## COLLECTED DATA
start

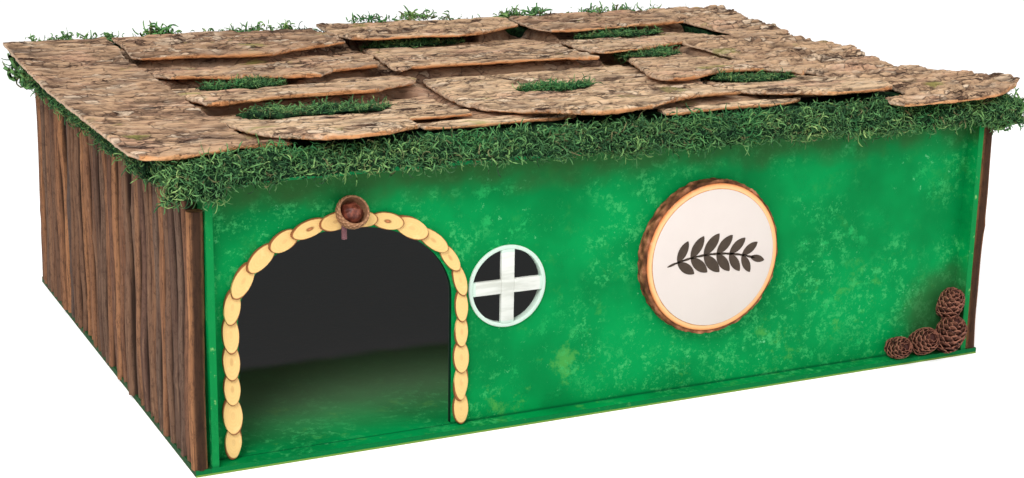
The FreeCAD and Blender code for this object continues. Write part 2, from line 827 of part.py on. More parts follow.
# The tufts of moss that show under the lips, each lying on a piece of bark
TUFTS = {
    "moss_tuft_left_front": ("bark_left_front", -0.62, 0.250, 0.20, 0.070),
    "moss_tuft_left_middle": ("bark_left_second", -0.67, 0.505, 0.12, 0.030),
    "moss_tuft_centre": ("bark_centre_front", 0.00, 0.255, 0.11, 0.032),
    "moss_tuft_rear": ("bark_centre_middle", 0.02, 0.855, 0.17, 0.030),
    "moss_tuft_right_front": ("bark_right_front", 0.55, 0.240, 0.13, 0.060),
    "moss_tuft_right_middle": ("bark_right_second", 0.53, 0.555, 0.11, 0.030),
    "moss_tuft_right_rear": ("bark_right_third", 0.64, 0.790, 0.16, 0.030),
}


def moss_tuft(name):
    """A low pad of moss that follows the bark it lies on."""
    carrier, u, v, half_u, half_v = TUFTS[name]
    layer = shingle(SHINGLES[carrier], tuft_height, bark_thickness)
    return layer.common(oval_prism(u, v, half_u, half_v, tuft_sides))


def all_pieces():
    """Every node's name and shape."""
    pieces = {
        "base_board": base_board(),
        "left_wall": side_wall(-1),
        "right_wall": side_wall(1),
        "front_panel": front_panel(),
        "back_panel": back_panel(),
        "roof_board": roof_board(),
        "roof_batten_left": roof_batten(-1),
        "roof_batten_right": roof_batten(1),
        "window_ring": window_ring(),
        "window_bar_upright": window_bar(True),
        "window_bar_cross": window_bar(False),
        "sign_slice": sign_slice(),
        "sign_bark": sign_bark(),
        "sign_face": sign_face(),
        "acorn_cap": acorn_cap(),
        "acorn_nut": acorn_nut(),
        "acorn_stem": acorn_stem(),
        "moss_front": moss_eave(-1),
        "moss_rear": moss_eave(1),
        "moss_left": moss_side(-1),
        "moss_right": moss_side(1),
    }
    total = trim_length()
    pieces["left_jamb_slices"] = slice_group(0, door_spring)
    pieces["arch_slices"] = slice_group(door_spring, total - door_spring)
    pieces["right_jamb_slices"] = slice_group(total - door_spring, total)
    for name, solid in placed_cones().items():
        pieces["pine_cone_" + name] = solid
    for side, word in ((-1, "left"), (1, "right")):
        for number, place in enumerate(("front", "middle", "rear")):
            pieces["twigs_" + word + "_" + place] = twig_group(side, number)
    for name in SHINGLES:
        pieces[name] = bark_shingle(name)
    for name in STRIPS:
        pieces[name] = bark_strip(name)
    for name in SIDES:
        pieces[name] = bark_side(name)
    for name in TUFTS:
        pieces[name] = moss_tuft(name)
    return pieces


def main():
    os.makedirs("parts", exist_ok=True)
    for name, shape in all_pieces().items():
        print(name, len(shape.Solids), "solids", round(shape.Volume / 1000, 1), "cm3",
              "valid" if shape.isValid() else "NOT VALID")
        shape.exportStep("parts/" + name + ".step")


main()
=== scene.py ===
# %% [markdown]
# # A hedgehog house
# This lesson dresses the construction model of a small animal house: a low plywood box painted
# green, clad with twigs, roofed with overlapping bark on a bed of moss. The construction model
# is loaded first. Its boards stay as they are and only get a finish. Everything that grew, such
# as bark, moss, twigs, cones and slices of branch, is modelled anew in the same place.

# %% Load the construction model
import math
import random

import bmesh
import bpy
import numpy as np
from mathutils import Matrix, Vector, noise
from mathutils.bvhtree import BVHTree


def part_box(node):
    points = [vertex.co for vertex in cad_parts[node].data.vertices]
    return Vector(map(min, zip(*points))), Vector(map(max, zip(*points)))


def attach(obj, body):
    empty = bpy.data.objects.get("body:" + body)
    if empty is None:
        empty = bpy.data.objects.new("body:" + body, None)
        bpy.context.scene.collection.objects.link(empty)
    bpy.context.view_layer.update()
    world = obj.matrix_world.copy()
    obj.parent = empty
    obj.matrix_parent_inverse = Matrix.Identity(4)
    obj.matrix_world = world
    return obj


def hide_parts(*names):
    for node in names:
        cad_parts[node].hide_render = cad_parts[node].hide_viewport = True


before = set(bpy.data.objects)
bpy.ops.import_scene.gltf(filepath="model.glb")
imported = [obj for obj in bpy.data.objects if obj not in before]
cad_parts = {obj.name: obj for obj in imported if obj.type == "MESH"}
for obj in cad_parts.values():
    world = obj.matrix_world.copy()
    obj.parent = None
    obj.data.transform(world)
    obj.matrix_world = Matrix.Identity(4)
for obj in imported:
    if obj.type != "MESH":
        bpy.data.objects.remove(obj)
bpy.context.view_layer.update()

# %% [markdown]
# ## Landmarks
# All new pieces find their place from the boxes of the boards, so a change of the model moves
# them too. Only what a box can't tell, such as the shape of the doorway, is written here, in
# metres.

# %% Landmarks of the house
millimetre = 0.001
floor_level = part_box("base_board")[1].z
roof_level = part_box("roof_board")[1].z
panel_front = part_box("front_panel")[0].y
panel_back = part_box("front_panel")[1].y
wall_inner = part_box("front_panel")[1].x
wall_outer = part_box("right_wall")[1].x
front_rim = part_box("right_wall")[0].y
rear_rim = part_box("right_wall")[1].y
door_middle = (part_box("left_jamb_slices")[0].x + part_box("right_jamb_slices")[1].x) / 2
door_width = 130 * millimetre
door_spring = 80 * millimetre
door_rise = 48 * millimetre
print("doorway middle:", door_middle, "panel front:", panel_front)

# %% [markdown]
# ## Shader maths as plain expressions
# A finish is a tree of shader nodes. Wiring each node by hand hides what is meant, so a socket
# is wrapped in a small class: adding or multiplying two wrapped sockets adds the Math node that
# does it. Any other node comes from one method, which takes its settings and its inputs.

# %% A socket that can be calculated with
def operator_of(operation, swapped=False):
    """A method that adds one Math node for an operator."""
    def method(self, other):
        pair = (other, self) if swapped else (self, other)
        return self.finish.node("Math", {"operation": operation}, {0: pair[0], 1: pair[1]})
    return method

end

## TASK
Write out a verbatim copy of the data, beginning with its first line and ending with the line that contains "half_u, half_v, tuft_sides))".

## OUTPUT OF THE EXERCISE
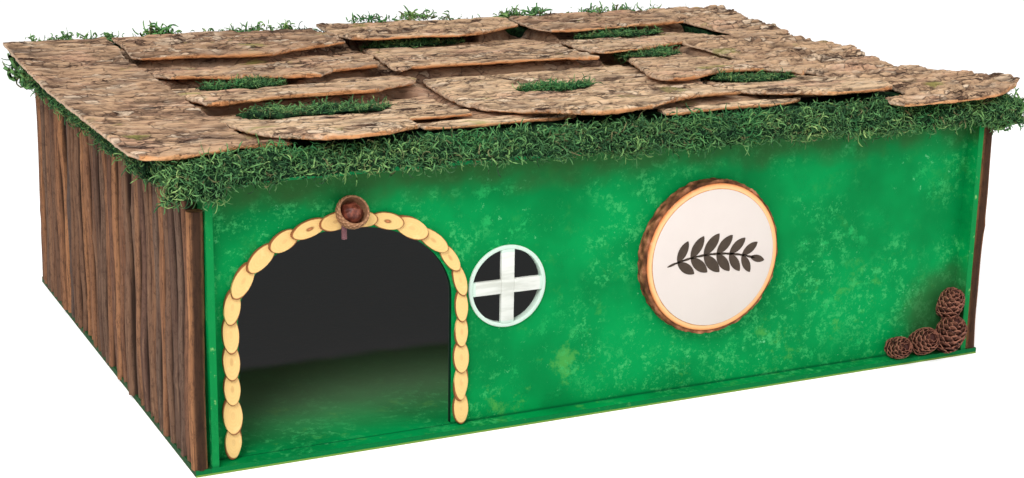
The FreeCAD and Blender code for this object continues. Write part 2, from line 827 of part.py on. More parts follow.
# The tufts of moss that show under the lips, each lying on a piece of bark
TUFTS = {
    "moss_tuft_left_front": ("bark_left_front", -0.62, 0.250, 0.20, 0.070),
    "moss_tuft_left_middle": ("bark_left_second", -0.67, 0.505, 0.12, 0.030),
    "moss_tuft_centre": ("bark_centre_front", 0.00, 0.255, 0.11, 0.032),
    "moss_tuft_rear": ("bark_centre_middle", 0.02, 0.855, 0.17, 0.030),
    "moss_tuft_right_front": ("bark_right_front", 0.55, 0.240, 0.13, 0.060),
    "moss_tuft_right_middle": ("bark_right_second", 0.53, 0.555, 0.11, 0.030),
    "moss_tuft_right_rear": ("bark_right_third", 0.64, 0.790, 0.16, 0.030),
}


def moss_tuft(name):
    """A low pad of moss that follows the bark it lies on."""
    carrier, u, v, half_u, half_v = TUFTS[name]
    layer = shingle(SHINGLES[carrier], tuft_height, bark_thickness)
    return layer.common(oval_prism(u, v, half_u, half_v, tuft_sides))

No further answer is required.